Mam Sonando’s Beehive Social Democratic Party has a somewhat longer history. He formed the party in 2015, when he was already in his 70s, and named it after his Beehive radio station. Sonando in the past was a prominent government critic, jailed in 2012 over charges of leading an insurrection against the government.

The party has one elected commune councilor in Kampong Cham province. But Sonando says preparations for next year are not very clear yet since it is hard to communicate with members or conduct activities, because of the Covid-19 pandemic as well as financial problems.

However, he will try to participate in next year’s vote by allowing his members at the local bases to make decisions by themselves on whether they want to stand or not, he says.

Mam Sonando outside Phnom Penh’s Win-Win Monument, in a photo posted to his Facebook page in December 2019.
Mam Sonando outside Phnom Penh’s Win-Win Monument, in a photo posted to his Facebook page in December 2019.

“I have an idea of participating to clean up corruption,” he says. “If we do not try, peace will be in danger. … Corruption is the chronic disease of our Cambodia.”

But he says running a political party has not been easy.

“As you know, the big thing, whatever you do, is money,” Sonando says. “I don’t have money. I have ideas, but people are bored with theory. … Others promise motorbikes, equipment, based on their ability. It is their matter.”

Replacing the CNRP

The CNRP’s two co-founders, Sam Rainsy and Sokha, built their political careers over decades and had strong followings even before coming together in 2012. Rainsy was a Funcinpec politician in the 1993 vote — when the royalist party won more votes than the CPP, but shared power amid secessionist threats — and Sokha a member of the Buddhist Liberal Democratic Party.

The 2000s saw the CPP hold a firm grip on power amid a fractured opposition. But the CNRP merger in 2012 sparked a wave of popular support.

The CNRP won 55 of 123 National Assembly seats with 44.5 percent of the vote in 2013, while winning 5,007 of 11,572 commune seats in 2017.

The leaders of the country’s current minor opposition parties acknowledge they hardly have the CNRP’s history.

Monika, the Khmer Will Party president, says it took five elections over 20 years for the former opposition party leaders to become competitive against the ruling CPP. For his party, he hopes it will take as few as two terms.

He says information travels faster these days, and that could help him build support more quickly.

“Now, people have more knowledge.
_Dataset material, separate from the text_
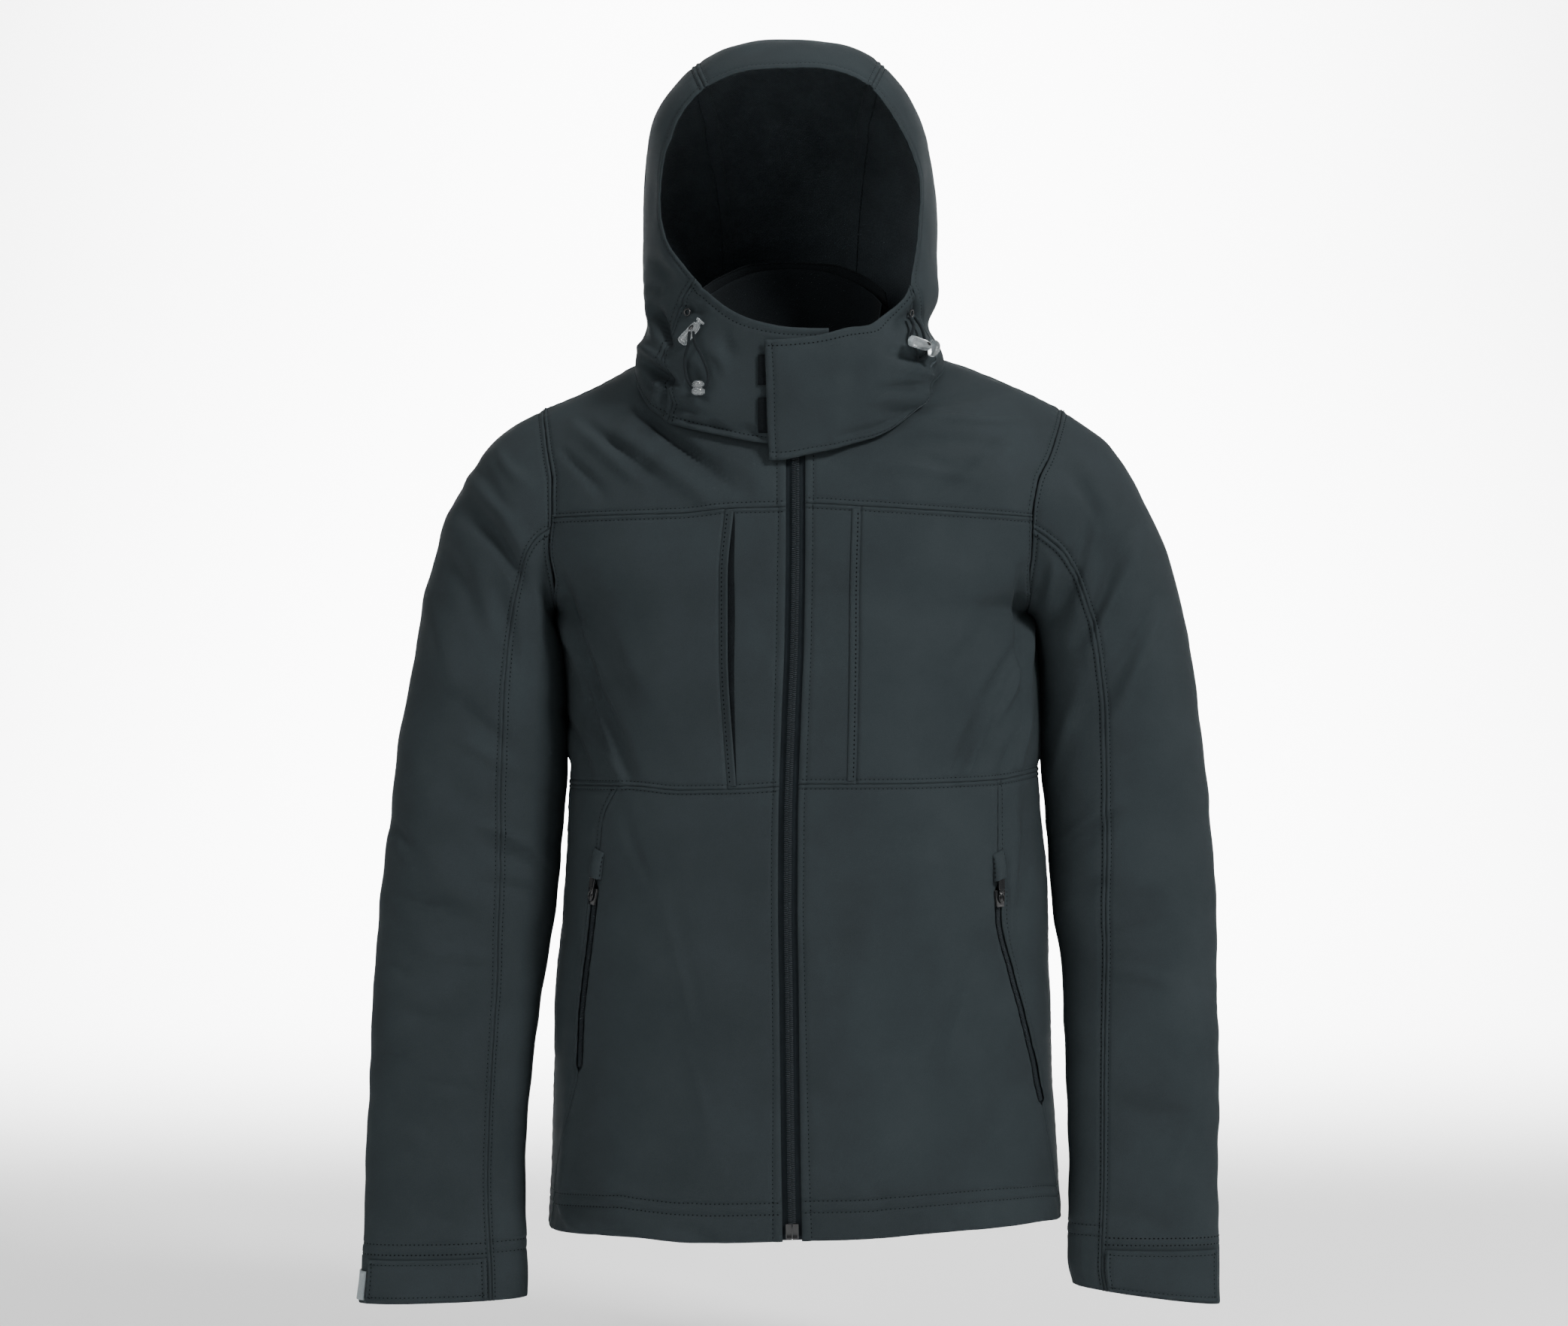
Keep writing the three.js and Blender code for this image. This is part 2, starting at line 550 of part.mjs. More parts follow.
// Main zip, from hem to neck seam
{
  const coilStart = HEM_Z + 16;
  const rows = [HEM_Z + 1, coilStart, ...steps(coilStart, -47, 24).slice(1)];
  for (const side of sides) {
    addWall(`zip_tape_${side.name}`, bodyWall(rows.map((z) => [0.15, TAPE_WIDTH].map((x) => (
      bodySpot(zipMiddle(z) + side.sign * x, z)
    ))), -CLOTH - TAPE_DEPTH), 'zipTape', TAPE_THICKNESS, 0);
  }
  const coilRows = rows.slice(1, -1);
  addWall('zip_coil', bodyWall(coilRows.map((z) => [-1, 1].map((j) => (
    bodySpot(zipMiddle(z) + (j * COIL_WIDTH) / 2, z)
  ))), 0.4), 'coil', CLOTH + 0.9, 0);
  const sliderAt = coilRows[coilRows.length - 1] + 7;
  const sliderFrame = bodyFrame(zipMiddle(sliderAt), sliderAt, zipMiddle);
  addMesh('zip_slider', placed(sliderGeometry(), sliderFrame, 0, 0, -1.9), 'glossBlack');
  const boxFrame = bodyFrame(zipMiddle(HEM_Z + 8), HEM_Z + 8, zipMiddle);
  const box = new THREE.BoxGeometry(10.4, 12, 3.4);
  addMesh('zip_retainer_box', placed(box, boxFrame, 0, 0.5, -0.2), 'glossBlack');
}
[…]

They understand and follow the political situation more,” Monika says.

Many CNRP-related parties have recently popped up, but his was first, he says, explaining that he knew there was no way the CNRP would return.

He wants the Khmer Will Party to eventually challenge the ruling party, but other minor parties are splitting support, he says.

“It’s a danger for democracy. Even though it is their political right, those people are together splitting the voices of democracy,” Monika says.

Chanrath, of the Reform Party, says with clear leadership and policies, he hopes he will not need 20 years to make gains.

“We think that it might be around the next mandate, 2027 or 2028, that we will be able to compete closely,” he says.

He says he will build support similarly to the way the CNRP operated at the grassroots, but his party will spread power among its members rather than be leader-heavy.

The United Party’s Ly says he also dreams of his party becoming a real opposition that can challenge the ruling party, but that is still far from his current expectations. People still support the CNRP’s Rainsy and Sokha, he says. It would make a big difference if they retire, he says, also criticizing the division between the two politicians that he says made the CNRP vulnerable to dissolution.

But Ly welcomes the formation of new parties.

Next year could be an opportunity for all the minor parties to test their abilities before a possible movement to join forces and compete in unity in 2023, Ly says.

Last year, Ly’s party tied up with Sonando’s Beehive Party and the Khmer National United Party, run by Nhek Bun Chhay, to form a pre-poll coalition that would see them jointly contest the upcoming elections.

“If one day there is a movement to join together, it will be better because it is what people want.”